-- Begin --
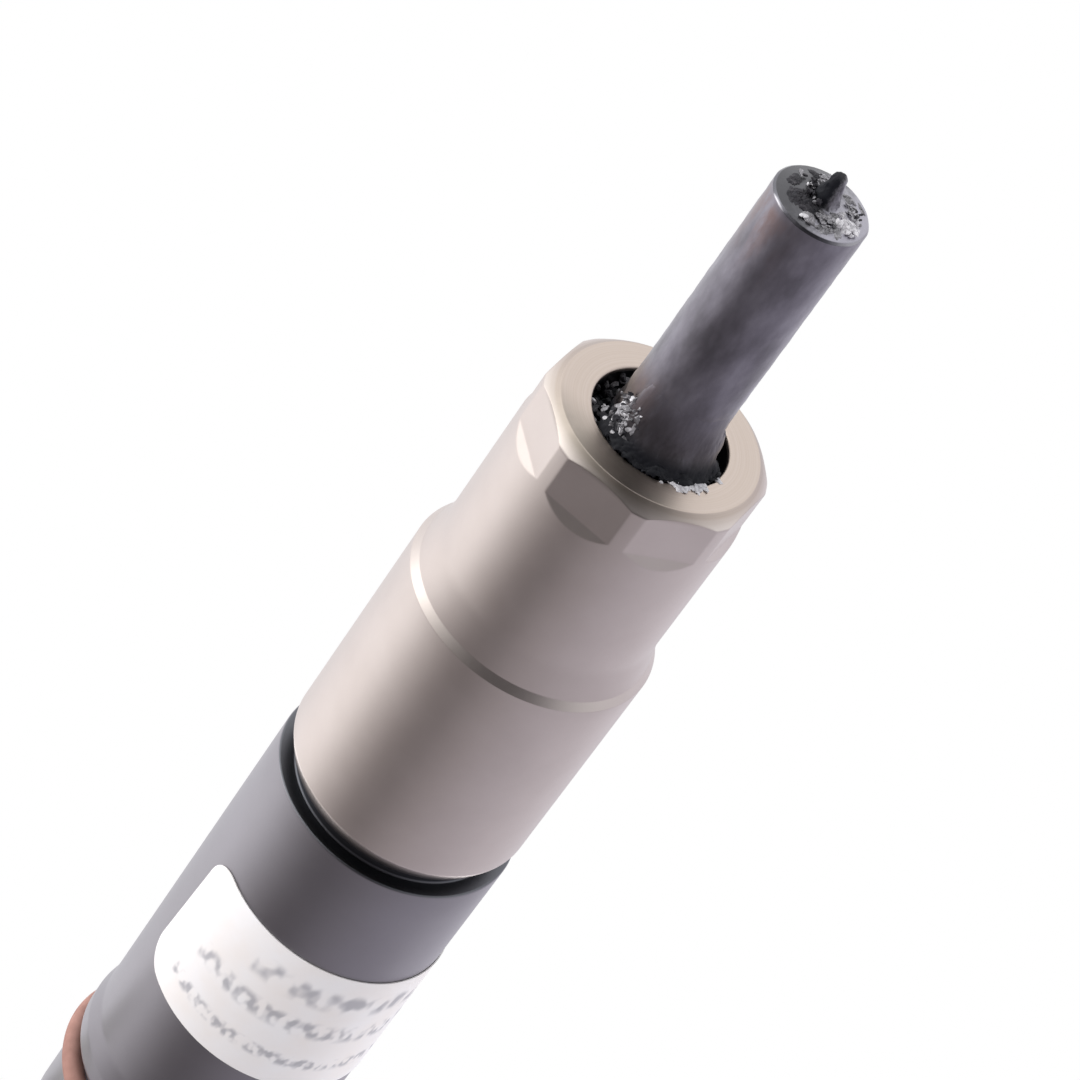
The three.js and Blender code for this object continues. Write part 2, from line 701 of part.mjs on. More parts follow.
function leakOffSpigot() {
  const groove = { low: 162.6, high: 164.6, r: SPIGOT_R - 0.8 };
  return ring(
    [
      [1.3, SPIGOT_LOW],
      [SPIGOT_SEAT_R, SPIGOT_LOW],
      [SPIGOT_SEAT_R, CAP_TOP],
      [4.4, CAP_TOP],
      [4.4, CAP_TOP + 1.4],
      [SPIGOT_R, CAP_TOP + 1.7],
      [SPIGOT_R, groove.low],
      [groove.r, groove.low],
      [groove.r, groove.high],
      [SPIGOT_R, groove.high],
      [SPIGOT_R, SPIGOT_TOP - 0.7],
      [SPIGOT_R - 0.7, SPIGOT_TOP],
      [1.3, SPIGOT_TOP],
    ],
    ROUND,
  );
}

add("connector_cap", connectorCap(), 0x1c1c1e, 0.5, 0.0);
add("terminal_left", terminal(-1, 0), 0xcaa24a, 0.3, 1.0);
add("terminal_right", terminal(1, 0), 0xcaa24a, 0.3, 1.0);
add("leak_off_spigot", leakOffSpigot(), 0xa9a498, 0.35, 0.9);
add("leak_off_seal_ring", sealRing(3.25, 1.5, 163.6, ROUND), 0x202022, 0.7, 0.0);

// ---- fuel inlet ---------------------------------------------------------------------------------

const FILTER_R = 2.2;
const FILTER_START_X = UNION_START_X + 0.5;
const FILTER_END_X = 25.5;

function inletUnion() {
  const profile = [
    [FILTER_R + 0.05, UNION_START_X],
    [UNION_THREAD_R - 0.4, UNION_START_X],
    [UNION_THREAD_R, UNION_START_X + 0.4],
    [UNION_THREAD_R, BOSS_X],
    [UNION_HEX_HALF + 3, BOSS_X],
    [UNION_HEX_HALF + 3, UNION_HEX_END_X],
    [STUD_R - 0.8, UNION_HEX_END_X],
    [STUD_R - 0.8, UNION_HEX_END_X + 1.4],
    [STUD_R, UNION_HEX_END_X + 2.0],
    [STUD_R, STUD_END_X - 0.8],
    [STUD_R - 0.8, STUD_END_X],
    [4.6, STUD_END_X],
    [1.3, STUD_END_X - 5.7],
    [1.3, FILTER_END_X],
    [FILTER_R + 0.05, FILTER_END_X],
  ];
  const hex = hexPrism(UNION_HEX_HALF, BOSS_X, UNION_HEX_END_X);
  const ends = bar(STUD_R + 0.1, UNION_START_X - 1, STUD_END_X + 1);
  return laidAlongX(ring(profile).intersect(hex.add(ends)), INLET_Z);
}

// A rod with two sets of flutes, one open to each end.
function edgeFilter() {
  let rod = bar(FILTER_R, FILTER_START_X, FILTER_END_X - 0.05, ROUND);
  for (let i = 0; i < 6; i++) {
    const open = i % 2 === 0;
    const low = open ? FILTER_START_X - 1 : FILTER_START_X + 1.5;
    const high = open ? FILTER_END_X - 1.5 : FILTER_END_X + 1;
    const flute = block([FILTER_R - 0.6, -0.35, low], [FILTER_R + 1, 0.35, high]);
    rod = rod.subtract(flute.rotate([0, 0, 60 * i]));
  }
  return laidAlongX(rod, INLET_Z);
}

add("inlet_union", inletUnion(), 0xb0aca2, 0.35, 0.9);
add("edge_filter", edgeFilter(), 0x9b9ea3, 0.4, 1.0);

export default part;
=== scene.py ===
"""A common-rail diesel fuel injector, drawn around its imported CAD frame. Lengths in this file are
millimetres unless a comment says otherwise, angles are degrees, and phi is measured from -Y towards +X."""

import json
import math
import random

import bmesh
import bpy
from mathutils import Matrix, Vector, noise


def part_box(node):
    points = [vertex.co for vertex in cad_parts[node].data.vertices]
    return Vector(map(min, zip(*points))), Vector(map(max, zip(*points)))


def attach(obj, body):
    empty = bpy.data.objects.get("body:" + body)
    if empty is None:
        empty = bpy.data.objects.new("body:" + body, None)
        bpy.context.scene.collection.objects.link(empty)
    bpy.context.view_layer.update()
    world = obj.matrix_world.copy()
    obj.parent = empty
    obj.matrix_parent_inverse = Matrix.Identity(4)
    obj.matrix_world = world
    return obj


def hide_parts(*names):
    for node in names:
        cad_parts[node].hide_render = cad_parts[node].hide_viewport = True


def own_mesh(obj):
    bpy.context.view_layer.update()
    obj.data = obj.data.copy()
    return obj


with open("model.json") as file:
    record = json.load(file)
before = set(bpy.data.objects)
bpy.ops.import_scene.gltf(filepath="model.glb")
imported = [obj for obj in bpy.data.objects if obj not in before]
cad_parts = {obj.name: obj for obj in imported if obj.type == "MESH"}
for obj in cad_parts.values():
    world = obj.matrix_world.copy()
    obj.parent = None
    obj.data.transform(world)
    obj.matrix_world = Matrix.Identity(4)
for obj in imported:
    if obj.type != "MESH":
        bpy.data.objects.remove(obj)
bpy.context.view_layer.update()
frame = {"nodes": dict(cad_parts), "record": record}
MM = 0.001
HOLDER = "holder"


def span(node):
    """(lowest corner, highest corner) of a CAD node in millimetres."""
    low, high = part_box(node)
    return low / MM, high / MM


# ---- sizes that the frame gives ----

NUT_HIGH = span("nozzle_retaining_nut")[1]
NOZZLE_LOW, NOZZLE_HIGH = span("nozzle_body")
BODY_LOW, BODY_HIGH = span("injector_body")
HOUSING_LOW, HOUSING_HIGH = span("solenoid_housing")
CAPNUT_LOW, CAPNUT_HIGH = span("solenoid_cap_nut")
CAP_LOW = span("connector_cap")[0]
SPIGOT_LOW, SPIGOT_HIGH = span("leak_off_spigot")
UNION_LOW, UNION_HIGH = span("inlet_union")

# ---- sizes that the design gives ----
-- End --
**What you should do**
Reproduce the lines exactly, taking as the first line the one with "0xb0aca2, 0.35, 0.9);" and as the last line the one with "if empty is", and include nothing else.

**Answer for the task**
add("inlet_union", inletUnion(), 0xb0aca2, 0.35, 0.9);
add("edge_filter", edgeFilter(), 0x9b9ea3, 0.4, 1.0);

export default part;
=== scene.py ===
"""A common-rail diesel fuel injector, drawn around its imported CAD frame. Lengths in this file are
millimetres unless a comment says otherwise, angles are degrees, and phi is measured from -Y towards +X."""

import json
import math
import random

import bmesh
import bpy
from mathutils import Matrix, Vector, noise


def part_box(node):
    points = [vertex.co for vertex in cad_parts[node].data.vertices]
    return Vector(map(min, zip(*points))), Vector(map(max, zip(*points)))


def attach(obj, body):
    empty = bpy.data.objects.get("body:" + body)
    if empty is None:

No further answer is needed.